— Start of SUPPLIED MATERIAL —

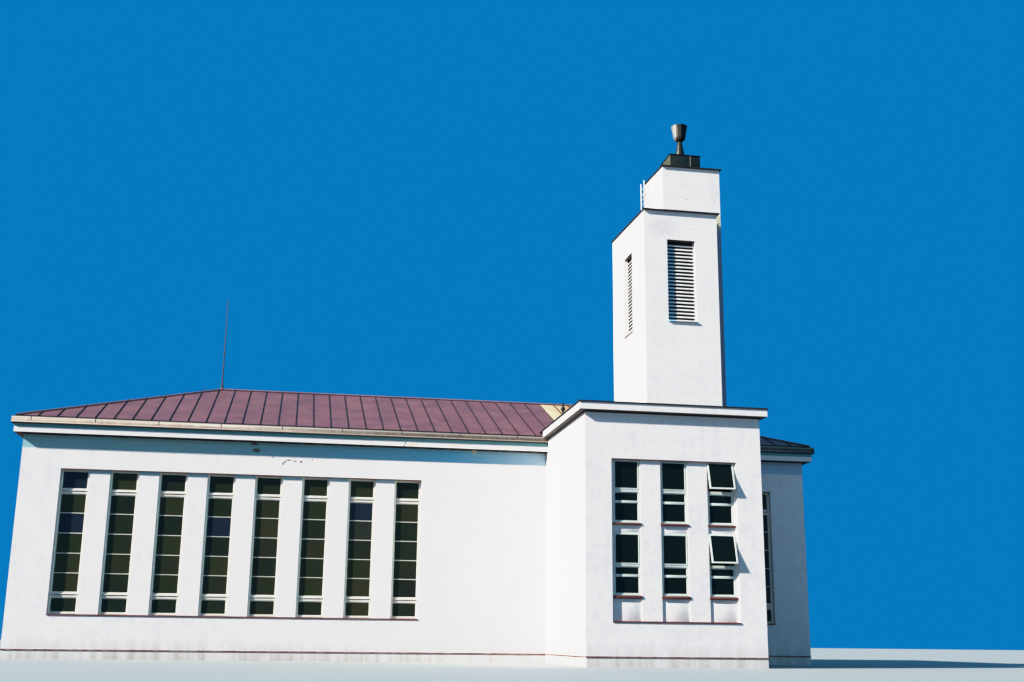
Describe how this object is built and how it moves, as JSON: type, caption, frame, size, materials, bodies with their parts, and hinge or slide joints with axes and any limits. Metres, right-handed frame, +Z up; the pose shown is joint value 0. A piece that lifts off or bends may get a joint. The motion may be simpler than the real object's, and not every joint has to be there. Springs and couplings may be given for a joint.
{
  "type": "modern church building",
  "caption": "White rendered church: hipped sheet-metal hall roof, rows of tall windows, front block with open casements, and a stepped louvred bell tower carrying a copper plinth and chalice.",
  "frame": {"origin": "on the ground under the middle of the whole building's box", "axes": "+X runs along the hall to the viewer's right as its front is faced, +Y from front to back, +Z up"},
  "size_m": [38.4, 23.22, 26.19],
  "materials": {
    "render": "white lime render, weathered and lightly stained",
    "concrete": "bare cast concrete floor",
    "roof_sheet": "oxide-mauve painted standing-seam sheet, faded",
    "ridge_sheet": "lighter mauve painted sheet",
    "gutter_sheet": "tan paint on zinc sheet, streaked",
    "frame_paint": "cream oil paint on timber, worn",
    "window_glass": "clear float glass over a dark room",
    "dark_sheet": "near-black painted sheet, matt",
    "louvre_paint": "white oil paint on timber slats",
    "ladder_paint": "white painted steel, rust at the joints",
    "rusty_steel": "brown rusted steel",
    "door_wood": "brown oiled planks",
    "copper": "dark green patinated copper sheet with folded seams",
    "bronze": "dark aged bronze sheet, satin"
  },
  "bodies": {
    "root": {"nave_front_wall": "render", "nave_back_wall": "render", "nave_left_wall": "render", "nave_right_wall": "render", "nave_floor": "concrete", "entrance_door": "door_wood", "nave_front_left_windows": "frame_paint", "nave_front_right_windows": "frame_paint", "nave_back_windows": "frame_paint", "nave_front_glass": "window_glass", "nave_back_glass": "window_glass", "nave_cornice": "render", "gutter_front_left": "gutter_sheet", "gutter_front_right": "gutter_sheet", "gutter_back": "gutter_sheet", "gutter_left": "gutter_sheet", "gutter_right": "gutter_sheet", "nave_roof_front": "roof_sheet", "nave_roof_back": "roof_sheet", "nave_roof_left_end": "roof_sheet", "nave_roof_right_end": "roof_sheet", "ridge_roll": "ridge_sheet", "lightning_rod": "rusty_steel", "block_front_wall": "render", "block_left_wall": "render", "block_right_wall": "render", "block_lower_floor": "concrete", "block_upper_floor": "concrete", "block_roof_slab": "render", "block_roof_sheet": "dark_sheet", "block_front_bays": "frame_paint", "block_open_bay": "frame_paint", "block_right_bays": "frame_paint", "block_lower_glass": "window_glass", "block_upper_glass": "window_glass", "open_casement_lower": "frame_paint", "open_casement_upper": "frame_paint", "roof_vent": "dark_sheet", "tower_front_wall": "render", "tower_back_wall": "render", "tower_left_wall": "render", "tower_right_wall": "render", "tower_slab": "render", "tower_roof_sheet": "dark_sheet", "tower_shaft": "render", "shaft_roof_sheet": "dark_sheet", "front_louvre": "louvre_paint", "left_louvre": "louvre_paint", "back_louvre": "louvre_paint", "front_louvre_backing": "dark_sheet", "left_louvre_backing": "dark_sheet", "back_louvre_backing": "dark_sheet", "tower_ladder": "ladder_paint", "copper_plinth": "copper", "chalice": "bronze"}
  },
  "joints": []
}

— End of SUPPLIED MATERIAL —

** GIVEN TASK **
Of all the lines above, how many contain the word "bodies"? Answer with only the number.

** EXPECTED OUTPUT **
2